Notre Dame coach Brian Kelly has had success with such positional flipping. Specifically, Kelly and his coaching staff have overseen the successful switches of receiver-turned-cornerback Bennett Jackson and receiver-turned-safety-and-then-linebacker James Onwualu. Furthermore, defensive backs Matthias Farley and KeiVarae Russell both arrived at Notre Dame expecting to be on the offensive side of the ball before changes early in their careers.

BENNETT JACKSON
A three-star receiver recruit, Jackson stuck with Notre Dame during the transition from Charlie Weis to Brian Kelly, signing with the Irish only weeks after Kelly took the lead of the program. In his freshman season, Jackson carried the ball plenty, as the kick returner. Aside from fielding kickoffs, he had only one carry for 20 yards. That was it for his offensive playmaking.

On special teams, however, he excelled without the ball, too. Jackson finished with 10 tackles, including four against Purdue to start the season.
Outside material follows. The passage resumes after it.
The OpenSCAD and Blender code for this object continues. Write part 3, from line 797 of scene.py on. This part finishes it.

That nose for the ballcarrier prompted the coaching staff to switch Jackson’s positional group. In the following three seasons, he amassed 147 tackles, 11 pass break-ups and two interceptions.

Before Notre Dame faced Alabama in the 2012 BCS National Championship Game, Jackson looked back on his career change.
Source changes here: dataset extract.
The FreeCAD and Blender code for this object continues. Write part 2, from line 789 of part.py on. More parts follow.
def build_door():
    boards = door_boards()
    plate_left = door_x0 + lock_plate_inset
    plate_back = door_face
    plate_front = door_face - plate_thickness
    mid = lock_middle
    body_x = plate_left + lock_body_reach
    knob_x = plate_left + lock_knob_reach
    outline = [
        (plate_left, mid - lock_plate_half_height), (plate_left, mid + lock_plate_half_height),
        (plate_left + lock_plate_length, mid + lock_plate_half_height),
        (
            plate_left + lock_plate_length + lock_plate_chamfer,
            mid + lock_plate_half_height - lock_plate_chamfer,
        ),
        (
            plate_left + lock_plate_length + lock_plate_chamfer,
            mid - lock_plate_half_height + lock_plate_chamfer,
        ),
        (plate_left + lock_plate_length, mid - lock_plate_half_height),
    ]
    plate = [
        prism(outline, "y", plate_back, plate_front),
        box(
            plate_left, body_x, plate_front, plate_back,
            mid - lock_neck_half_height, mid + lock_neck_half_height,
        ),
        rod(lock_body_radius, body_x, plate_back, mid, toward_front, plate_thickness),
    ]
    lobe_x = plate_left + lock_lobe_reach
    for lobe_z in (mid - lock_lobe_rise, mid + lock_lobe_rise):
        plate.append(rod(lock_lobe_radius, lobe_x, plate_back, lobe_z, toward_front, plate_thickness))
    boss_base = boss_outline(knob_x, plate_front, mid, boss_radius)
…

“I liked receiver. Obviously, I wanted to be a guy with the ball in my hands,” he said. “At first, I wasn’t mad about it, but I wasn’t fond of it.

“As time went on, I actually liked the position a lot more. I had a lot more fun and I got to compete a lot more.”

JAMES ONWUALU
A four-star recruit with the ambiguous “athlete” designation in 2013, Onwualu—like Jackson—spent his freshman season as a receiver. Unlike Jackson, he actually caught some passes. Two, to be exact, for a total of 34 yards. Continuing on a parallel to Jackson, Onwualu totaled six tackles on special teams.
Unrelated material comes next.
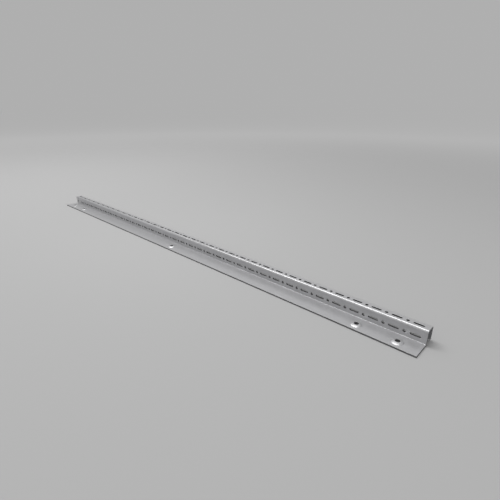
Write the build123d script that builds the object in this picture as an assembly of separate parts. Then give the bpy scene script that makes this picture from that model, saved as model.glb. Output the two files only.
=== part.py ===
# Punched mounting rail, bent from one length of zinc-plated sheet steel.
# Millimetres. X runs along the rail, Z is up and the base flange lies on Z = 0.
# The frame's origin is the middle of the length and of the depth, at the underside.

import os

from build123d import *

# Length and system punching
rail_length = 900.0
punch_pitch = 25.0
slot_length = 12.5
slot_width = 3.0
round_hole_diameter = 3.8

# Bent section
sheet = 2.0
base_width = 27.4
rail_height = 19.4
top_width = 14.6
bend_inner_radius = 0.7
back_edge_lift = 2.0
web_row_height = 8.8
top_row_inset = 6.6

# Screw holes in the base flange, each in a pressed dimple
screw_hole_diameter = 6.0
dimple_diameter = 14.2
dimple_raise = 1.3
dimple_row_inset = 11.7
dimple_end_inset = 25.0
dimple_pair_spacing = 50.0

# Punched openings between the end ones are drawn with this many sides
plain_sides = 12
end_openings = 2

# Places in the section that follow from the sizes above
rail_depth = base_width + top_width
front_y = -rail_depth / 2
web_front_y = front_y + base_width
web_back_y = web_front_y + sheet
back_outer_y = rail_depth / 2
back_inner_y = back_outer_y - sheet
top_row_y = web_front_y + top_row_inset
bend_outer_radius = bend_inner_radius + sheet

# Counts that follow from the length
slot_count = int(rail_length // punch_pitch)
hole_count = slot_count - 1


def bent_section():
    """Cross-section: base flange, web, top flange and back flange in one sheet."""
    face_side = [
        (front_y, sheet),
        (web_front_y, sheet),
        (web_front_y, rail_height),
        (back_outer_y, rail_height),
        (back_outer_y, back_edge_lift),
    ]
    hidden_side = [
        (front_y, 0),
        (web_back_y, 0),
        (web_back_y, rail_height - sheet),
        (back_inner_y, rail_height - sheet),
        (back_inner_y, back_edge_lift),
    ]
    face_path = FilletPolyline(*face_side, radius=[bend_inner_radius, bend_outer_radius, bend_outer_radius])
    hidden_path = FilletPolyline(*hidden_side, radius=[bend_outer_radius, bend_inner_radius, bend_inner_radius])
    base_edge = Line(face_side[0], hidden_side[0])
    back_edge = Line(face_side[-1], hidden_side[-1])
    return Plane.YZ * make_face(face_path.edges() + hidden_path.edges() + [base_edge, back_edge])


def plain_end(diameter):
    """A regular outline as wide across its flats as the diameter, with a flat on each side."""
    return RegularPolygon(diameter / 2, plain_sides, major_radius=False, rotation=180 / plain_sides)


def plain_slot():
    """A slot whose ends are drawn with flats."""
    end_x = (slot_length - slot_width) / 2
    ends = [Pos(x, 0) * plain_end(slot_width) for x in (-end_x, end_x)]
    return Rectangle(2 * end_x, slot_width) + ends


def placed_row(count, true_shape, plain_shape):
    """Openings one pitch apart, even about the middle, with the true shape at both ends."""
    places = [Pos((i - (count - 1) / 2) * punch_pitch, 0) for i in range(count)]
    ends = places[:end_openings] + places[-end_openings:]
    between = places[end_openings:-end_openings]
    return [place * true_shape for place in ends] + [place * plain_shape for place in between]


def punches(face):
    """Punches for one row on a face: slots with a round hole midway between each two."""
    slots = placed_row(slot_count, SlotOverall(slot_length, slot_width), plain_slot())
    holes = placed_row(hole_count, Circle(round_hole_diameter / 2), plain_end(round_hole_diameter))
    return [extrude(face * opening, amount=-sheet) for opening in slots + holes]


def dimple_ring():
    """A dimple pressed up out of the base flange: a low dome, level where the screw hole cuts it."""
    hole_r = screw_hole_diameter / 2
    foot_r = dimple_diameter / 2
    under = TangentArc((hole_r, dimple_raise), (foot_r, 0), tangent=(1, 0))
    over = TangentArc((hole_r, sheet + dimple_raise), (foot_r, sheet), tangent=(1, 0))
    hole_side = Line(under @ 0, over @ 0)
    foot_side = Line(under @ 1, over @ 1)
    return revolve(Plane.XZ * make_face([under, over, hole_side, foot_side]), axis=Axis.Z)


def dimple_places():
    """Screw places along the base: a pair near each end and one in the middle."""
    outer_x = rail_length / 2 - dimple_end_inset
    inner_x = outer_x - dimple_pair_spacing
    row_y = front_y + dimple_row_inset
    return [Pos(x, row_y, 0) for x in (-outer_x, -inner_x, 0, inner_x, outer_x)]


def mounting_rail():
    """The whole rail as one solid: the bent section, then its dimples, then the punching."""
    web_face = Plane(origin=(0, web_front_y, web_row_height), x_dir=(1, 0, 0), z_dir=(0, -1, 0))
    top_face = Plane(origin=(0, top_row_y, rail_height), x_dir=(1, 0, 0), z_dir=(0, 0, 1))
    blank = Cylinder(dimple_diameter / 2, sheet, align=(Align.CENTER, Align.CENTER, Align.MIN))
    body = extrude(bent_section(), amount=rail_length / 2, both=True)
    body -= [place * blank for place in dimple_places()]
    body += [place * dimple_ring() for place in dimple_places()]
    return body - (punches(web_face) + punches(top_face))


rail = mounting_rail()
os.makedirs("parts", exist_ok=True)
export_step(rail, "parts/mounting_rail.step")
print("solids", len(rail.solids()), "volume", round(rail.volume, 1), "box", rail.bounding_box())
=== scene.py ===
import math

import bpy
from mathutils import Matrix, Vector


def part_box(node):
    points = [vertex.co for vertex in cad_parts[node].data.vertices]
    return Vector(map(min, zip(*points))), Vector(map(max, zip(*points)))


# The mounting rail as a finished product: one length of bent, punched, zinc-plated sheet steel.
# Metres. X runs along the rail, Z is up and the base flange lies on the floor at Z = 0.

MILLIMETRE = 0.001

# The bent sheet, as it lies in the frame, with the room that each bend takes up
SHEET = 2.0 * MILLIMETRE
BASE_WIDTH = 27.4 * MILLIMETRE
BEND_ROOM = 3.0 * MILLIMETRE

# Camera, in the place that the even pitch of the rail's openings gives it
IMAGE_PX = 500
FOCAL_PX = 366.5
SENSOR_MM = 36.0
CLIP_START = 10 * MILLIMETRE
CAMERA_AT = (0.5411, -0.3668, 0.2455)
CAMERA_TILT_DOWN = 0.378
CAMERA_TURN = 0.762

# Zinc-plated steel
STEEL_TONE = (0.5, 0.5, 0.51)
STEEL_METALLIC = 0.6
STEEL_ROUGHNESS = 0.37

# Clouding of the zinc, with a finer speckle in it
CLOUD_BAND = (0.3, 0.7)
CLOUD_SIZE = 14 * MILLIMETRE
CLOUD_SHADE = 0.035
CLOUD_ROUGHNESS = 0.03
SPECKLES_PER_CLOUD = 12
SPECKLE_ROUGHNESS = 0.02
SPECKLE_RELIEF = 0.5

# Grain along the rail
GRAIN_BAND = (0.25, 0.75)
GRAIN_WIDTH = 0.35 * MILLIMETRE
GRAIN_STRETCH = 60.0
GRAIN_SHADE = 0.02
RELIEF_DEPTH = 0.0012 * MILLIMETRE

# Edges that handling has rubbed bright, found by how far a rounded normal strays from the flat one
EDGE_RADIUS = 0.25 * MILLIMETRE
EDGE_SAMPLES = 4
FLAT_LIKENESS = 0.99
EDGE_LIKENESS = 0.8
EDGE_SHADE = 0.1
EDGE_ROUGHNESS = -0.08

# Faces that a tool has cut through the sheet. They lie a thin skin inside its own two faces, and the
# direction a face looks in tells whether it stands upright or closes an end.
SKIN = 0.05 * MILLIMETRE
UPRIGHT_LEAN = 0.1
END_FACING = 0.9
# Painted shade: the cut faces are darkened to stand in for the shade in the openings, on the ends and on
# the front edge. Their duller roughness is the cut steel's own.
SHEARED_PAINTED_SHADE = 0.3
SHEARED_ROUGHNESS = 0.16

# Surroundings: the floor's tone near the rail, and the distances over which it fades to white
FLOOR_DROP = 0.05 * MILLIMETRE
FLOOR_SIZE = 30.0
FLOOR_TONE = 0.4
FLOOR_FADE = (0.2, 3.0)
WORLD_LEVEL = 0.43

# Softboxes, each long in X and turned about X to face the rail
SOFTBOXES = {
    "top_softbox": dict(place=(-0.2, -0.05, 1.2), length=1.5, width=0.5, watts=14.5),
    "front_softbox": dict(place=(0.1, -1.6, 1.0), length=1.2, width=1.2, watts=2.2),
    "back_softbox": dict(place=(-0.4, 0.8, 1.2), length=1.6, width=0.8, watts=1.5),
}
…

Years later, it is easy to see the receiving depth in Notre Dame’s class of 2013. Onwualu aside, the Irish brought in Corey Robinson, Torii Hunter, Jr., and Will Fuller. It was going to be a tough road to featured playing time for Onwualu. Realizing this, he set to finding a different path.

“I honestly wasn’t sure receiver was the spot for me anyway, so I walked right up to coach Kelly’s office and we had a talk about where I wanted to go and what my thoughts were for my career,” Onwualu told und.com early in his senior season. “We ended up agreeing that the defensive side, we might as well give it a shot, and it worked out.”

Initially, that conversation landed Onwualu at safety. At 6-foot-1 and 215 pounds, he found himself at linebacker pretty quickly thereafter.

“That was a tough one for me because he’s so valuable offensively in a number of ways,” Kelly said before 2014 spring practice. “He’s such a consistent player and he loves to compete. But he’s got great contact skills.”

Onwualu ended his Notre Dame career with 143 total tackles, including those pivotal six his freshman season, along with six sacks.

MATTHIAS FARLEY & KEIVARAE RUSSELL
Both Farley and Russell entered Notre Dame as “athletes”, the former a three-star recruit and the latter a four-star prospect. While Farley was expected to line up at receiver and Russell at running back, each switched to safety and cornerback, respectively, before ever joining the Irish offense. Safe to say it worked out rather well for each.

WHO NOW?
Far be it for the internet to speculate, but that seems to be one of its three primary purposes in the 21st century.

None of the current 11 receivers entered college deemed “athletes” by recruitniks. One does mirror Jackson and Onwualu in that he excelled on special teams last year. Rising sophomore Chase Claypool recorded 11 tackles in his debut season to go along with his five catches for 81 yards. Claypool notched multiple tackles against Nevada, Syracuse and Virginia Tech.

Kelly and new defensive coordinator Mike Elko very well may choose to test fate in 2017 and rely on only seven cornerbacks. After all, how often would the Irish ever have more than four on the field, anyways?

But if Kelly and Elko err on the side of caution, whoever makes the positional switch should not cringe in doing so. It has worked out pretty well both for his predecessors and for Notre Dame.